This game, which is an excellent game, basically involves phoning your mother every now and then, as it will not kill you. Indeed, having personally studied the research, I can find absolutely no evidence that phoning your mother every now and then would be detrimental to your health in any way and as the General Medical Council has said: "Phoning your mother every now and then has yet to even be linked with shortness of breath or weight gain or any of the common skin disorders, like eczema, so it certainly will not kill you."

And as the British Medical Journal recently reported: "Your mother recognises you are now independent and busy with your own life but, still, you could phone her every now and then.
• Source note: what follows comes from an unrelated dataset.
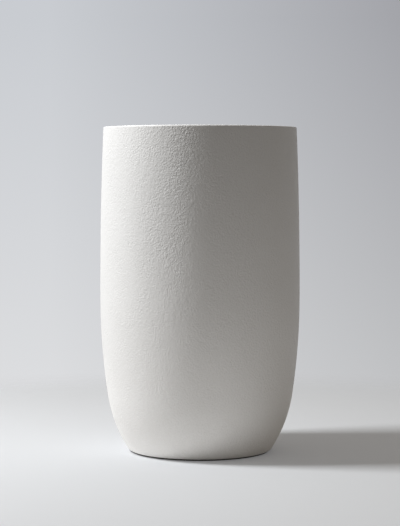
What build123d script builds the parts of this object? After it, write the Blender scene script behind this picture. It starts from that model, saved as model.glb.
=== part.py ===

It's not as if she's ceased to exist, plus she now only has your father for company, and we all know how boring he is.

"Also, it does not cause tendonitis, gout, tennis elbow, shingles or even one of those vague aches you can't quite put your finger on."

This is not a hard game to play, and the instructions in full are as follows:

1. Reach out your hand and grasp your phone. (As phoning your mother every now and then has yet to be linked to dizziness, you don't even have to be sitting down; you can do it standing up or on the move).

2. Call your home number, probably listed as "Home" in your contacts, and which you may remember as the place where your mother busted her gut to give you a happy childhood and endlessly played Robin to your Batman and once stayed up all night to make you a football birthday cake, not that any of it seems to have registered.

3. Say: "Hi mum, how's it going?"

Afterwards, all your normal functions (respiration, digestion etc) will continue as usual, plus you will have made the silly old fool who misses you very happy.

I hope, students, you will embrace this game but, if not, would ask you to look out for the next two games in the series, which are "ANSWER THE PHONE WHEN YOUR MOTHER CALLS, IT WON'T KILL YOU" and "RETURN YOUR MOTHER'S CALLS ONCE IN A WHILE, AS THIS ALSO WON'T KILL YOU".

Both are excellent and do not lead to lupus, or any of the other auto-immune diseases.